• _TASK DATA_

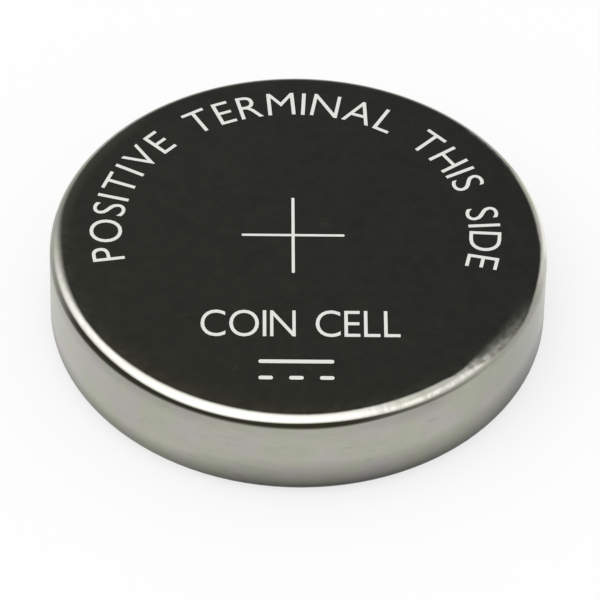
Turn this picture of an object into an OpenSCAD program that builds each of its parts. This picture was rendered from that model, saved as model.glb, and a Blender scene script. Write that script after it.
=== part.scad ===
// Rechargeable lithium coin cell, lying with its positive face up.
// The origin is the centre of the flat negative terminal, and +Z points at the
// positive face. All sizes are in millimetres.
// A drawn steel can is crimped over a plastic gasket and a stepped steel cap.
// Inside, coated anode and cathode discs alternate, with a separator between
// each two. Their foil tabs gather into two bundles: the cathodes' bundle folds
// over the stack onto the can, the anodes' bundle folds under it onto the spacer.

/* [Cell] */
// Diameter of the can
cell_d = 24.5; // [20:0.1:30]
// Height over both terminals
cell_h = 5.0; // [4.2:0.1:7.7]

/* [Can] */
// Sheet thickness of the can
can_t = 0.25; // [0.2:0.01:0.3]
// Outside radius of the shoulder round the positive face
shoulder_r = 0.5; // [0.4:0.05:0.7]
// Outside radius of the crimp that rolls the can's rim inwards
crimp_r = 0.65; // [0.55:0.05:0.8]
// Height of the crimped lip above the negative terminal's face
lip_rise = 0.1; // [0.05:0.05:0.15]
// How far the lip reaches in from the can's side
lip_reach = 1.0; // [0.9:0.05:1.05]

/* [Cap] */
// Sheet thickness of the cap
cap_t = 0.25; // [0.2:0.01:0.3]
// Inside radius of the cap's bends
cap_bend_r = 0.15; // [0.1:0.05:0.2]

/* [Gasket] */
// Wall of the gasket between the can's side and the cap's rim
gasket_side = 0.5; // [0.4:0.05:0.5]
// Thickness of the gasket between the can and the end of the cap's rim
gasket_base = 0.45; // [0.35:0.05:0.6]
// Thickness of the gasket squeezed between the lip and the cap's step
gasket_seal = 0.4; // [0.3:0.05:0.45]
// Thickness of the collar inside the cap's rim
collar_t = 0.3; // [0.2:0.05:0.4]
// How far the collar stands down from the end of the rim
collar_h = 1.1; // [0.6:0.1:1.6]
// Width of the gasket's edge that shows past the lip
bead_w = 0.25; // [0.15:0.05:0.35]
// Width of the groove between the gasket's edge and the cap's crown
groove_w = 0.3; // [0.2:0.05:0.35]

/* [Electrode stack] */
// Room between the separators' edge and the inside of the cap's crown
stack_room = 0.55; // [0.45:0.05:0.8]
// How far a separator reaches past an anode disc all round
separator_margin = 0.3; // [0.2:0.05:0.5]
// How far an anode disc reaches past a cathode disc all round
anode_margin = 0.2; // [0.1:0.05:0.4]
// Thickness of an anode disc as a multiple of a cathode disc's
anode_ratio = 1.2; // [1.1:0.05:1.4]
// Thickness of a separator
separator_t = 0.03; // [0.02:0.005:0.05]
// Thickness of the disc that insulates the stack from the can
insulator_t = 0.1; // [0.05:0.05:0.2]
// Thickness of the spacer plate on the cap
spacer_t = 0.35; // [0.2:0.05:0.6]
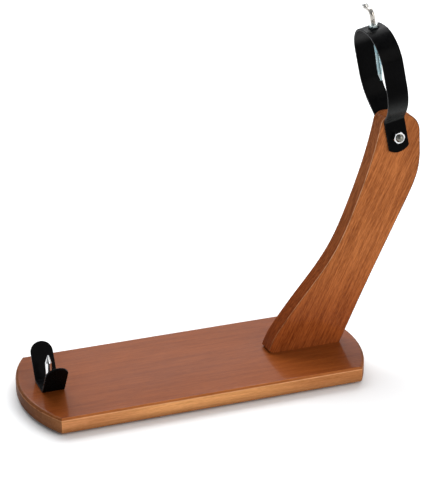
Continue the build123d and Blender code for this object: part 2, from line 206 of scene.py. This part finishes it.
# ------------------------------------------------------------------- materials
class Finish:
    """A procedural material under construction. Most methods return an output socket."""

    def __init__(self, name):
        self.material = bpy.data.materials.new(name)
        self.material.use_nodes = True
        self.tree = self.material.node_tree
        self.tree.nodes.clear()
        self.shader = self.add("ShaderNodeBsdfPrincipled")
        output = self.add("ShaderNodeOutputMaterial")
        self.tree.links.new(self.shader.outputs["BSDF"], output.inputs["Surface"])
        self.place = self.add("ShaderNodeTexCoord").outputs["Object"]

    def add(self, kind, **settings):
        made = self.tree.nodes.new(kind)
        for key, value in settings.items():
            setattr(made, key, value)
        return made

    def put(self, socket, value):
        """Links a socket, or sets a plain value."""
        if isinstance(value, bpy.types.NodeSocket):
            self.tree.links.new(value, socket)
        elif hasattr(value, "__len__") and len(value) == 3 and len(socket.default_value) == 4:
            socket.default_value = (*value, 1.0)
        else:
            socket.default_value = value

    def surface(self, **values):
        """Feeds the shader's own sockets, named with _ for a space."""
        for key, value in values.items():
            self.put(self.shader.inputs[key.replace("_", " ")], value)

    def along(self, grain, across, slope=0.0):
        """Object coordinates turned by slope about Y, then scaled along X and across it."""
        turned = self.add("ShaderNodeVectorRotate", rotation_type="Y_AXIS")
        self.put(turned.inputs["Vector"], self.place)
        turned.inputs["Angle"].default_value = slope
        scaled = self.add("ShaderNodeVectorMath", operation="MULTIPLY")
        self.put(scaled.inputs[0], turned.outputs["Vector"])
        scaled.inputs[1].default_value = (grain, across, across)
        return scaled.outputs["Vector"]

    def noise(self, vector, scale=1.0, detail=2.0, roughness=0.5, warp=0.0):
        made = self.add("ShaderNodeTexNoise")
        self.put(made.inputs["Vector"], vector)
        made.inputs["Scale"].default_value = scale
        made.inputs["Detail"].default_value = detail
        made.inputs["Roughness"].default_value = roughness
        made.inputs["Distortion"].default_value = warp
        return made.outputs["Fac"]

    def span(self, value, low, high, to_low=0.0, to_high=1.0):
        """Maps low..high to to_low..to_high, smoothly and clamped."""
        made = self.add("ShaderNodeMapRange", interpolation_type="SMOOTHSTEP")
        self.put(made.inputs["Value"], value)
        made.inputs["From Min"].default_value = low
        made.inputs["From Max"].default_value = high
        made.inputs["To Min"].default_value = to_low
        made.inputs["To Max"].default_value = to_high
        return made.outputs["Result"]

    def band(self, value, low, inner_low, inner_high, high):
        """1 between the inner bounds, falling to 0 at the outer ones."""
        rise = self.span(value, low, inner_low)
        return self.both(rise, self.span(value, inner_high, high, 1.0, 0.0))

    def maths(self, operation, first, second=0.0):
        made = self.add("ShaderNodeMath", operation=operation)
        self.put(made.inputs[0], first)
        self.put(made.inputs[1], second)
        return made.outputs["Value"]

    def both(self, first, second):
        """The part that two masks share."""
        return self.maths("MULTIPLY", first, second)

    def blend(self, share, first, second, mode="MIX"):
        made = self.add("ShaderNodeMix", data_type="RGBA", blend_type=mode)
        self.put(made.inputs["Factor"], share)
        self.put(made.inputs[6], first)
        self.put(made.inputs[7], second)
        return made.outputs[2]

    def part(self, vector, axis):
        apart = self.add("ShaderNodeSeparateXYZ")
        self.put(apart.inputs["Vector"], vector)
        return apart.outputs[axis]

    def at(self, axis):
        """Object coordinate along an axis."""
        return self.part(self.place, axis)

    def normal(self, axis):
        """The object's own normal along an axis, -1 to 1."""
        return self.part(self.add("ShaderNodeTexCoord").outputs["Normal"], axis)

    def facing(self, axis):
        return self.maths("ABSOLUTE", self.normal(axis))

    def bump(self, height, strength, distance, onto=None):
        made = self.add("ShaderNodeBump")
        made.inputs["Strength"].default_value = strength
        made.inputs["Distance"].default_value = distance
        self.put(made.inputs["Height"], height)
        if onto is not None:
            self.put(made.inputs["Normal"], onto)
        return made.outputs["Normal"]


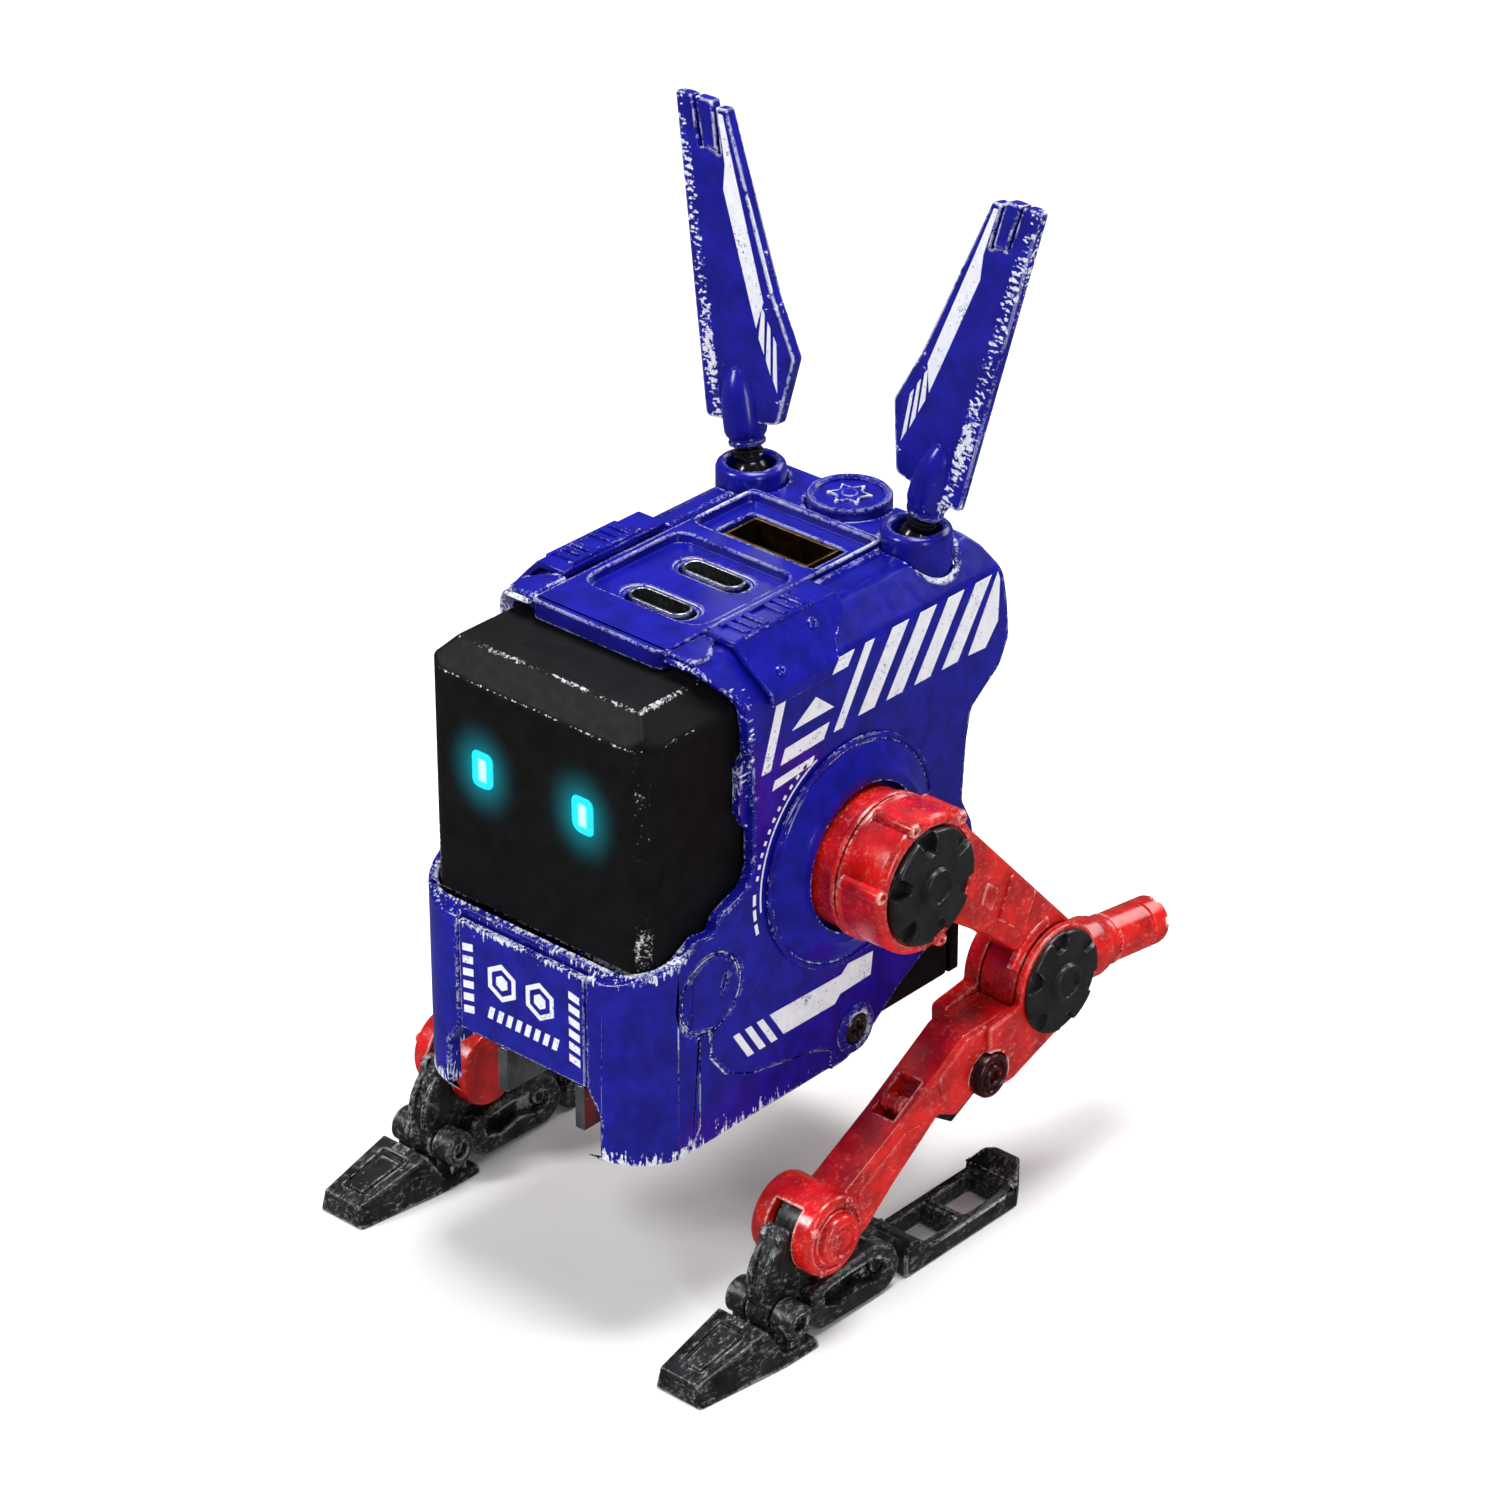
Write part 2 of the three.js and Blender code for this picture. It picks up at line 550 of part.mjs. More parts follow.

• _WHAT IS ASKED_
Return exactly the lines that run from the top of the listing above to the line containing "cell_h = 5.0; // [4.2:0.1:7.7]", please, keeping both end lines and leaving out everything else.

• _SOLVED EXERCISE_
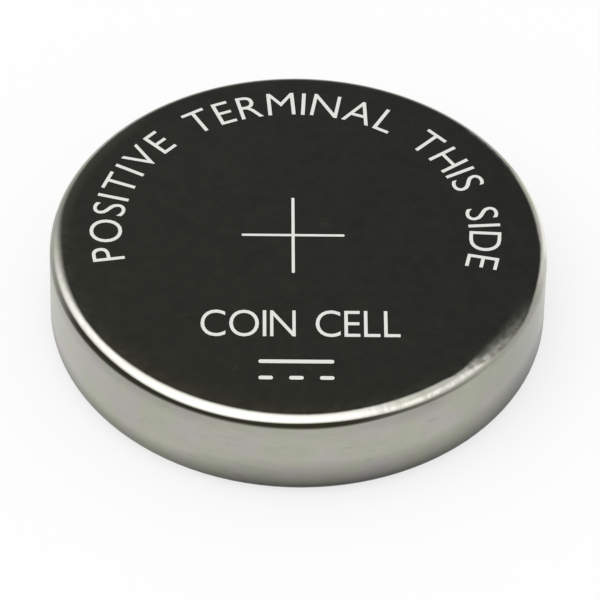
Turn this picture of an object into an OpenSCAD program that builds each of its parts. This picture was rendered from that model, saved as model.glb, and a Blender scene script. Write that script after it.
=== part.scad ===
// Rechargeable lithium coin cell, lying with its positive face up.
// The origin is the centre of the flat negative terminal, and +Z points at the
// positive face. All sizes are in millimetres.
// A drawn steel can is crimped over a plastic gasket and a stepped steel cap.
// Inside, coated anode and cathode discs alternate, with a separator between
// each two. Their foil tabs gather into two bundles: the cathodes' bundle folds
// over the stack onto the can, the anodes' bundle folds under it onto the spacer.

/* [Cell] */
// Diameter of the can
cell_d = 24.5; // [20:0.1:30]
// Height over both terminals
cell_h = 5.0; // [4.2:0.1:7.7]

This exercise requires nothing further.